Implantable drug pumps are commonly equipped with an internal drug storage reservoir of 30 to 50 ml. Bigger reservoirs are possible but impose severe limitations on the physical and clinical acceptability of the implant. If the continuous (24 hour a day 7 days a week) block of the patient's renal nerve is desired, and a conventional peripheral nerve blocking technique is used, the implanted pump reservoir will need to be refilled every day or even more frequently. This is possible but not practical, since refilling of the pump is associated with the skin puncture, causing pain and leading to the risk of local and systemic infection. Also, daily infusion of a large amount of drug can result in a serious risk to the patient's health, especially if the patient has a weak heart. Notably the same drug bupivacaine is effective in a much lower doze when delivered directly to the targeted nerve tissue in the patient's spine. For example, an effective intrathecal (spinal) pain block can be achieved with 2–5 ml of bupivacaine. This observation shows that more targeted delivery of the same drug to the nerve tissue can result in 10 times or more reduction of the amount of drug needed for nerve blocking.

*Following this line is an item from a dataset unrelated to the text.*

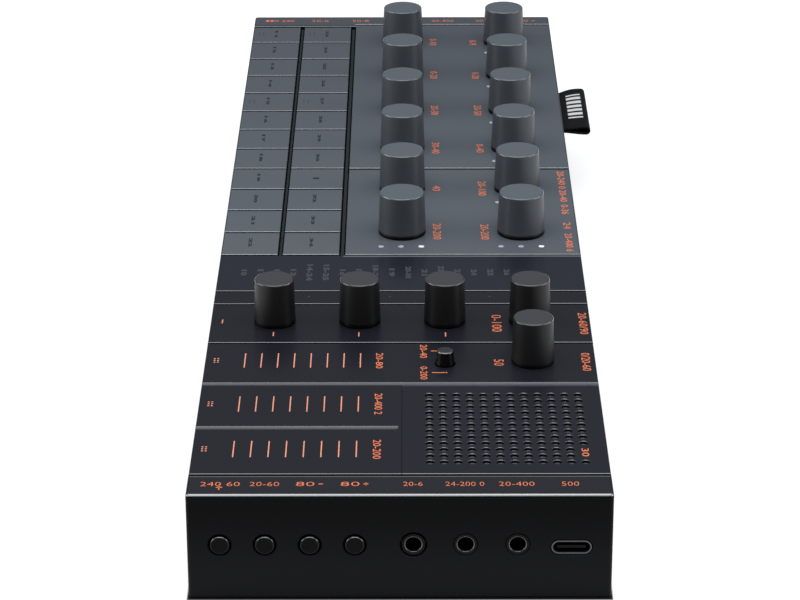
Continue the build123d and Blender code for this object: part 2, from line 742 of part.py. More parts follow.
# --- End buttons: round caps whose flanges stop behind the wall -----------------------
def make_end_button(x):
    """One push button, pressed along +Y."""
    flange_y = -inner_half_length + strip_clearance
    with BuildPart() as button:
        with BuildSketch(near_face(-half_length - button_proud)):
            with Locations((x, socket_z)):
                Circle(button_radius)
        extrude(amount=-half_length - button_proud - flange_y)
        fillet(button.edges().sort_by(Axis.Y)[0], button_edge)
        with BuildSketch(near_face(flange_y)):
            with Locations((x, socket_z)):
                Circle(button_radius + button_flange)
        extrude(amount=-button_flange_thickness)
        with BuildSketch(near_face(flange_y + button_flange_thickness)):
            with Locations((x, socket_z)):
                Circle(button_stem_radius)
        extrude(amount=-button_stem_length + strip_clearance)
    return button.part


for number, (x, _) in enumerate(button_places, start=1):
    save(make_end_button(x), f"end_button_{number}")

# --- Button strips: caps moulded in one piece on springy bars behind the walls --------
with BuildPart() as button_strips:
    far_bar_y = inner_half_length - strip_clearance
    with BuildSketch(near_face(far_bar_y)):
        with Locations((0, socket_z)):
            Rectangle(2 * far_cap_x[-1] + 2 * strip_margin, strip_height)
    extrude(amount=strip_thickness)
    with BuildSketch(near_face(far_bar_y)):
        with Locations(*[(x, socket_z) for x in far_cap_x]):
            Circle(cap_radius)
    extrude(amount=-(case_wall + strip_clearance + cap_proud))
    fillet(button_strips.edges().group_by(Axis.Y)[-1], cap_edge)
    side_bar_x = inner_half_width - strip_clearance
    with BuildSketch(side_face(side_bar_x)):
        for group in side_cap_groups:
            with Locations(((group[0] + group[-1]) / 2, socket_z)):
                Rectangle(group[-1] - group[0] + 2 * strip_margin, strip_height)
    extrude(amount=-strip_thickness)
    with BuildSketch(side_face(side_bar_x)):
        with Locations(*[(y, socket_z) for y in side_cap_y]):
            Circle(cap_radius)
    extrude(amount=case_wall + strip_clearance + cap_proud)
    fillet(button_strips.edges().group_by(Axis.X)[-1], cap_edge)
save(button_strips.part, "button_strips")

# --- Woven tag: a folded loop whose ends are held in the case's side slit -------------
with BuildPart() as woven_tag:
    with BuildSketch(near_face(tag_y - tag_length / 2)):
        for inset, mode in ((0, Mode.ADD), (tag_cloth, Mode.SUBTRACT)):
            root = tag_root_height / 2 - inset
            belly = tag_belly / 2 - inset
            tail_x = half_width - tag_tail
            belly_x = half_width + tag_reach - tag_belly / 2
            with BuildLine():
                under = Line((tail_x, tag_z - root), (half_width, tag_z - root))
                lower = Spline(under @ 1, (belly_x, tag_z - belly), tangents=((1, 0), (1, 0)))
                fold = ThreePointArc(lower @ 1, (belly_x + belly, tag_z), (belly_x, tag_z + belly))
                upper = Spline(fold @ 1, (half_width, tag_z + root), tangents=((-1, 0), (-1, 0)))
                over = Line(upper @ 1, (tail_x, tag_z + root))
                Line(over @ 1, under @ 0)
            make_face(mode=mode)
    extrude(amount=-tag_length)
save(woven_tag.part, "woven_tag")
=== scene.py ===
import math

import bpy
from mathutils import Matrix, Vector


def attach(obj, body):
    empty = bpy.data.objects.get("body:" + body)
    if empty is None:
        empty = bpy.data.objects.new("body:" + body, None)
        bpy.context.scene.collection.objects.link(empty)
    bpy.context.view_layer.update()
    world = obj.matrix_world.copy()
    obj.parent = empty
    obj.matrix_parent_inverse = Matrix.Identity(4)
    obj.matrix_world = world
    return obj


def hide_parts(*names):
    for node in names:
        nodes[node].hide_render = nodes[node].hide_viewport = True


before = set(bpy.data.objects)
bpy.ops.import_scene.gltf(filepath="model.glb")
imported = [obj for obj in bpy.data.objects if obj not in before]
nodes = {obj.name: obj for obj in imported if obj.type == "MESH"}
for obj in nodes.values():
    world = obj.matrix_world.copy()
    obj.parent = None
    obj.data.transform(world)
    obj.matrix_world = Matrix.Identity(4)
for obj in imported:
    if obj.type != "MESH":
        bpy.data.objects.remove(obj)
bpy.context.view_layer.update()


# --- Table, camera and lamps ----------------------------------------------------------
# The machine lies on a plain white table in a plain room. A wide lamp hangs low over it, two more stand
# further off on its left and right, and the camera looks along it from its near end.
class Tone:
    """One value inside a material, so that shades are worked out as plain sums."""

    def __init__(self, finish, socket):
        self.finish = finish
        self.socket = socket

    def work(self, operation, first, second):
        return self.finish.node("ShaderNodeMath", {"operation": operation}, {0: first, 1: second})

    def __add__(self, other):
        return self.work("ADD", self, other)

    def __sub__(self, other):
        return self.work("SUBTRACT", self, other)

    def __rsub__(self, other):
        return self.work("SUBTRACT", other, self)

    def __mul__(self, other):
        return self.work("MULTIPLY", self, other)

    def __abs__(self):
        return self.work("ABSOLUTE", self, 0.0)

    __radd__ = __add__
    __rmul__ = __mul__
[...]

It is therefore the purpose of this invention to provide novel methods and implantable devices that will effectively block renal nerve by targeting the delivery of the selected drug to the nerve, reducing dissipation of the drug into the surrounding tissue, reducing the amount of drug stored in the device and increasing the time interval between the refilling or replacement of the device. It is also the purpose of this invention to enable testing of the effectiveness of the renal nerve blockade and to perform the renal block automatically, intermittently and/or periodically in the clinical scenarios where the continuous block is not desired.